The Health Promotion Board, for instance, offers a Workplace Health Promotion grant that can help companies start health programmes for their employees.

6.Create an inclusive and harmonious workplace

Singapore’s workforce is made up highly diverse individuals from different races, religions, cultures, and generations. It is important for companies to implement policies and practices that will inculcate an inclusive and harmonious working environment, as a well-managed diverse workforce can bring better business performance and higher employee engagement.

The Tripartite Alliance for Fair Employment Practices, for instance, has an E-learning start-up kit and a toolkit for managing workplace diversity that businesses can refer to.

7. Hiring mature workers

As Singapore’s population is ageing, older employees are becoming a significant asset that the government hopes businesses will appreciate and use as they are a valuable source of manpower with unparalleled experiences and skills.

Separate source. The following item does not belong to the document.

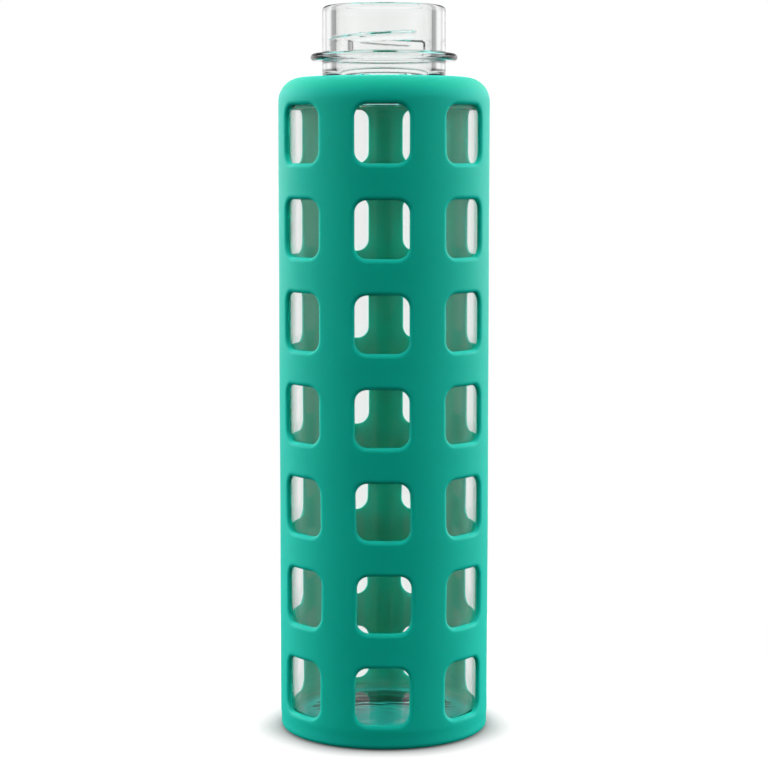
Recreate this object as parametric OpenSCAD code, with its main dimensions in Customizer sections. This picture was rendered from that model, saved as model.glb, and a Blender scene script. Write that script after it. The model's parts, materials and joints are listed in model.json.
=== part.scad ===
// Glass water bottle with a screw-thread neck, held in a pierced silicone sleeve.
// Both pieces are turned about the Z axis. The sleeve's foot ring stands on Z = 0,
// and one column of the sleeve's windows faces -Y.

/* [Bottle body] */
// Outer diameter of the glass body
body_d = 66.4; // [62:0.2:70]
// Thickness of the glass side wall
glass_wall = 2; // [1.6:0.1:3]
// Height of the rim above the surface that the bottle stands on
total_h = 240.8; // [238:0.1:250]
// How far the underside is pushed up at its centre
push_up = 1.6; // [1:0.1:2]

/* [Bottle neck] */
// Outer diameter of the neck, under the thread
neck_d = 40.6; // [40:0.2:41.6]
// Diameter of the drinking mouth
mouth_d = 31.6; // [29:0.2:33]
// Diameter of the transfer ring below the thread
ring_d = 48.4; // [47:0.2:50]
// Thickness of the transfer ring
ring_t = 2.4; // [2:0.1:3]
// Outer diameter over the thread's crest
thread_d = 43.2; // [42.6:0.1:43.8]
// Rise of the thread in one whole turn
thread_lead = 7.5; // [6:0.5:9]

/* [Sleeve] */
// Thickness of the silicone
sleeve_wall = 1.6; // [1.4:0.1:2.4]
// Windows round the sleeve
window_columns = 7; // [5:1:7]
// Windows up the sleeve
window_rows = 7; // [3:1:7]
// Distance from one row of windows to the next
row_pitch = 30.2; // [24:0.1:30.3]
// Width of a window
window_w = 17.5; // [12:0.5:18]
// Height of a window
window_h = 18.6; // [12:0.1:20]
// Radius of a window's corners
window_r = 4; // [2:0.5:5]

/* [Hidden] */

// Smoothness of everything that is turned
round_fn = 180;

// Gap between the glass and the relaxed silicone
fit_gap = 0.1;
floor_t = 2.6;
foot_recess = 0.6;

// Radii
body_r = body_d / 2;
inside_r = body_r - glass_wall;
neck_r = neck_d / 2;
mouth_r = mouth_d / 2;
ring_r = ring_d / 2;
thread_r = thread_d / 2;
sleeve_in_r = body_r + fit_gap;
sleeve_r = sleeve_in_r + sleeve_wall;
opening_r = neck_r + 2.1;

// Heights of the glass, counted down from its rim where they belong to the neck
glass_z = floor_t + fit_gap;
ring_top_z = total_h - 15.5;
ring_z = ring_top_z - ring_t;
shoulder_top_z = total_h - 25;
shoulder_edge_r = 6.2;
shoulder_z = shoulder_top_z - shoulder_edge_r;
mouth_bottom_z = total_h - 20.2;

// Roundings of the glass
heel_r = 5;
inner_heel_r = 3;
floor_z = glass_z + 3;
floor_rise = 0.8;
bearing_r = body_r - 8.7;
rim_out_r = 1.5;
rim_in_r = 1.2;
ring_edge_r = ring_t / 2;
ring_root_r = 0.6;
neck_root_r = 2;
throat_r = 8;
inner_shoulder_r = 6;
inner_shoulder_z = mouth_bottom_z - throat_r;

// Roundings of the sleeve
band_step = 0.2;
foot_r = 1.8;
lip_r = 0.8;

// Windows
window_z = 17.6;

// Thread: angles count from -Y towards +X, heights are the ridge's middle at -Y
thread_z = total_h - 10.7;
thread_from = -57;
thread_to = 33;
thread_steps = 30;
thread_fade = 7;
root_half_h = 1.25;
crest_half_h = 0.6;
root_depth = 0.3;
lug_from = -60;
lug_to = -27;
lug_top_z = total_h - 11.3;
lug_r = thread_r - 0.2;

// Points along an arc, from one angle to another
function arc(centre, radius, from, to, steps = 8) =
    [for (i = [0 : steps]) let (a = from + (to - from) * i / steps)
        centre + radius * [cos(a), sin(a)]];

// Points along a shallow crown that is rise high on the axis and level at edge_r
function crown(edge_r, z, rise, steps = 5) =
    let (big_r = (edge_r * edge_r + rise * rise) / (2 * rise), half = asin(edge_r / big_r))
    [for (i = [0 : steps]) let (a = half * i / steps)
        [i == 0 ? 0 : big_r * sin(a), z + rise - big_r * (1 - cos(a))]];

function reversed(points) = [for (i = [len(points) - 1 : -1 : 0]) points[i]];

// Half section of the glass: up the outside, over the rim and down the inside
glass_section = concat(
    crown(bearing_r, glass_z, push_up),
    arc([body_r - heel_r, glass_z + heel_r], heel_r, -90, 0),
    arc([body_r - shoulder_edge_r, shoulder_z], shoulder_edge_r, 0, 90),
    arc([neck_r + neck_root_r, shoulder_top_z + neck_root_r], neck_root_r, -90, -180, 5),
    arc([neck_r + ring_root_r, ring_z - ring_root_r], ring_root_r, 180, 90, 3),
    arc([ring_r - ring_edge_r, ring_z + ring_edge_r], ring_edge_r, -90, 90),
    arc([neck_r + ring_root_r, ring_top_z + ring_root_r], ring_root_r, -90, -180, 3),
    arc([neck_r - rim_out_r, total_h - rim_out_r], rim_out_r, 0, 90, 5),
    arc([mouth_r + rim_in_r, total_h - rim_in_r], rim_in_r, 90, 180, 5),
    arc([mouth_r + throat_r, mouth_bottom_z], throat_r, 180, 270),
    arc([inside_r - inner_shoulder_r, inner_shoulder_z - inner_shoulder_r],
        inner_shoulder_r, 90, 0),
    arc([inside_r - inner_heel_r, floor_z + inner_heel_r], inner_heel_r, 0, -90),
    reversed(crown(inside_r - inner_heel_r - 2, floor_z, floor_rise))
);

// Half section of the sleeve: up the outside, over the shoulder, down the inside
sleeve_section = concat(
    [[0, foot_recess], [bearing_r + 2, foot_recess], [bearing_r + 2.6, 0]],
    arc([sleeve_r - band_step - foot_r, foot_r], foot_r, -90, 0, 6),
    [[sleeve_r - band_step, foot_r + 1.5], [sleeve_r, foot_r + 3.5]],
    arc([body_r - shoulder_edge_r, shoulder_z], sleeve_r - body_r + shoulder_edge_r, 0, 90),
    arc([opening_r + lip_r, shoulder_top_z + fit_gap + sleeve_wall - lip_r], lip_r, 90, 180, 3),
    [[opening_r, shoulder_top_z + fit_gap]],
    arc([body_r - shoulder_edge_r, shoulder_z], shoulder_edge_r + fit_gap, 90, 0),
    arc([body_r - heel_r, glass_z + heel_r], heel_r + fit_gap, 0, -90),
    [[0, floor_t]]
);

// One length of thread: a low trapezoid ridge that climbs the neck and fades at its ends
module thread_ridge() {
    corners = 4;
    section = function (i)
        let (
            a = thread_from + (thread_to - thread_from) * i / thread_steps,
            from_end = min(a - thread_from, thread_to - a),
            crest = neck_r + (thread_r - neck_r) * max(0.1, min(1, from_end / thread_fade)),
            z = thread_z + thread_lead * a / 360,
            outline = [
                [neck_r - root_depth, z - root_half_h],
                [crest, z - crest_half_h],
                [crest, z + crest_half_h],
                [neck_r - root_depth, z + root_half_h]
            ]
        )
        [for (p = outline) [p[0] * sin(a), -p[0] * cos(a), p[1]]];
    points = [for (i = [0 : thread_steps]) each section(i)];
    sides = [
        for (i = [0 : thread_steps - 1], j = [0 : corners - 1])
            let (
                a = i * corners + j,
                b = i * corners + (j + 1) % corners,
                c = a + corners,
                d = b + corners
            )
            each [[a, b, d], [a, d, c]]
    ];
    last = thread_steps * corners;
    ends = [[3, 2, 1, 0], [last, last + 1, last + 2, last + 3]];
    polyhedron(points = points, faces = concat(sides, ends), convexity = 4);
}

// The block below the start of the ridge, where the lid stops turning
module stop_lug() {
    lug_in_r = neck_r - root_depth;
    lug_z = ring_top_z - root_depth;
    rotate([0, 0, lug_from - 90])
        rotate_extrude(angle = lug_to - lug_from, $fn = round_fn)
            translate([lug_in_r, lug_z])
                square([lug_r - lug_in_r, lug_top_z - lug_z]);
}

module glass_bottle() {
    color([0.80, 0.90, 0.86, 0.45]) {
        rotate_extrude($fn = round_fn) polygon(glass_section);
        for (start = [0, 180])
            rotate([0, 0, start]) {
                thread_ridge();
                stop_lug();
            }
    }
}

// Rounded rectangle, centred
module window_outline() {
    square([window_w - 2 * window_r, window_h], center = true);
    square([window_w, window_h - 2 * window_r], center = true);
    for (side = [-1, 1], end = [-1, 1])
        translate([side * (window_w / 2 - window_r), end * (window_h / 2 - window_r)])
            circle(r = window_r, $fn = 32);
}

module silicone_sleeve() {
    color([0.05, 0.60, 0.53])
        difference() {
            rotate_extrude($fn = round_fn) polygon(sleeve_section);
            for (column = [0 : window_columns - 1], row = [0 : window_rows - 1])
                rotate([0, 0, column * 360 / window_columns])
                    translate([0, 0, window_z + row * row_pitch])
                        rotate([90, 0, 0])
                            translate([0, 0, inside_r - 3])
                                linear_extrude(sleeve_r - inside_r + 6)
                                    window_outline();
        }
}

glass_bottle();
silicone_sleeve();
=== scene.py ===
"""Glass water bottle in a pierced silicone sleeve: looks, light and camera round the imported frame.

Sizes are in millimetres and angles in degrees, counted from -Y towards +X."""
import json
import math

import bpy
import numpy as np
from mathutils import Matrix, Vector, noise


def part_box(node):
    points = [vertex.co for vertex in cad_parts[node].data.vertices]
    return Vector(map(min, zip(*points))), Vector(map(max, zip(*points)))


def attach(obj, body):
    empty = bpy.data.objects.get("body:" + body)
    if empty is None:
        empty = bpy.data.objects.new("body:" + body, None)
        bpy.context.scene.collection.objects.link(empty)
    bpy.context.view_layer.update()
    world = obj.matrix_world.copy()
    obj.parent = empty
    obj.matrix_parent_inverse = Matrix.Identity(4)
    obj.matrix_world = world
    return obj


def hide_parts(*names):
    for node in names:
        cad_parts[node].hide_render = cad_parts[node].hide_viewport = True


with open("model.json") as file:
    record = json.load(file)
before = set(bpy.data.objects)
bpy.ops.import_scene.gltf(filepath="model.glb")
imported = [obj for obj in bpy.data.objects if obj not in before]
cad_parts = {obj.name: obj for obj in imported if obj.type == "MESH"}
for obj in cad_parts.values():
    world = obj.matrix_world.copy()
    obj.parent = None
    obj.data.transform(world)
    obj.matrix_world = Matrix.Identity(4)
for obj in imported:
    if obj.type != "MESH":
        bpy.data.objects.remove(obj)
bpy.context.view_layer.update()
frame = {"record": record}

MM = 0.001


# ---------------------------------------------------------------- sizes

def node_size(node):
    """Radius, bottom and top of a node that is turned about Z."""
    low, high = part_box(node)
    return (high[0] - low[0]) / 2 / MM, low[2] / MM, high[2] / MM


def mount(name):
    return next(m for m in frame["record"]["mounts"] if m["name"] == name)


GLASS_R, GLASS_Z, RIM_Z = node_size("glass_bottle")
SLEEVE_R, _, COLLAR_Z = node_size("silicone_sleeve")
MOUTH_R = mount("mouth")["dims"]["r_mm"]

# Glass
GLASS_WALL = 2.0
INSIDE_R = GLASS_R - GLASS_WALL
NECK_R = MOUTH_R + 4.5
RING_R = NECK_R + 3.9
RING_T = 2.4
RING_TOP_Z = RIM_Z - 15.5
SHOULDER_TOP_Z = RIM_Z - 25.0
SHOULDER_R = 6.2
SHOULDER_Z = SHOULDER_TOP_Z - SHOULDER_R
INNER_SHOULDER_R = 6.0
NECK_ROOT_R = 2.0
RING_ROOT_R = 0.6
RIM_OUT_R, RIM_IN_R = 1.5, 1.2
THROAT_Z = RIM_Z - 20.2
THROAT_R = 8.0
HEEL_R = 5.0
INNER_HEEL_R = 3.0
FLOOR_Z = GLASS_Z + 3.0
FLOOR_RISE = 0.8
PUSH_UP = 1.6
BEARING_R = GLASS_R - 8.7
GLASS_STEPS = 252

# Unevenness of the blown glass: marks in its floor, which fade out towards the heel, and its wall
WRINKLE_H, SWIRL_H = 0.07, 0.05
RIPPLE_FULL_R, RIPPLE_END_R = 22, 28
RIPPLE_TOP_Z = FLOOR_Z + 4
WALL_WAVE_H, WALL_WAVE_FADE = 0.05, 10

# Thread, and the stop lug below its start
THREAD_H = 1.3
THREAD_ROOT_HALF, THREAD_CREST_HALF = 1.35, 0.45
THREAD_START_FADE, THREAD_END_FADE = 8.0, 9.0
THREAD_Z = RIM_Z - 10.7
THREAD_LEAD = 7.5
THREAD_FROM, THREAD_TO = -57.0, 33.0
LUG_FROM, LUG_TO = -60.0, -27.0
LUG_TOP_Z = RIM_Z - 11.3
LUG_FULL_Z, LUG_END_Z = LUG_TOP_Z - 0.15, LUG_TOP_Z + 0.25
LUG_H = 1.2
LUG_START_SLOPE, LUG_END_SLOPE = 7.0, 5.0

# Sleeve
SLEEVE_WALL = 1.6
SLEEVE_IN_R = SLEEVE_R - SLEEVE_WALL
FIT_GAP = 0.1
COLUMNS, ROWS = 7, 7
ROW_PITCH = 30.2
FIRST_ROW_Z = 17.6
WINDOW_W, WINDOW_H, WINDOW_CORNER = 17.5, 18.6, 4.0
LIP_R = 1.42
INNER_LIP_R = 0.15
OPENING_R = NECK_R + 2.1
COLLAR_LIP_R = 0.8
SMALL_EDGE_R = 0.3
BAND_STEP = 0.2
BAND_LOW_Z, BAND_HIGH_Z = 4.0, 6.0
FOOT_R = 1.8
FOOT_RECESS = 0.6
SLEEVE_FLOOR_Z = 2.6
GRID_LOW_Z, GRID_HIGH_Z = 6.2, SHOULDER_Z + 1.0
TWIST, TWIST_Z, TWIST_REACH = 1.25, 56, 26
SLACK = 0.10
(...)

The Tripartite Committee on Employability of Older Workers was formed in 2005, and their recommendations of expanding employment opportunities for older workers, raising their value and skills, as well as shaping positive perceptions of the older workforce have been taken up by the government. They also provide guidelines on the Re-employment of Older Employees.

These are only some of the measures businesses can start implementing to increase their chances of winning government contracts!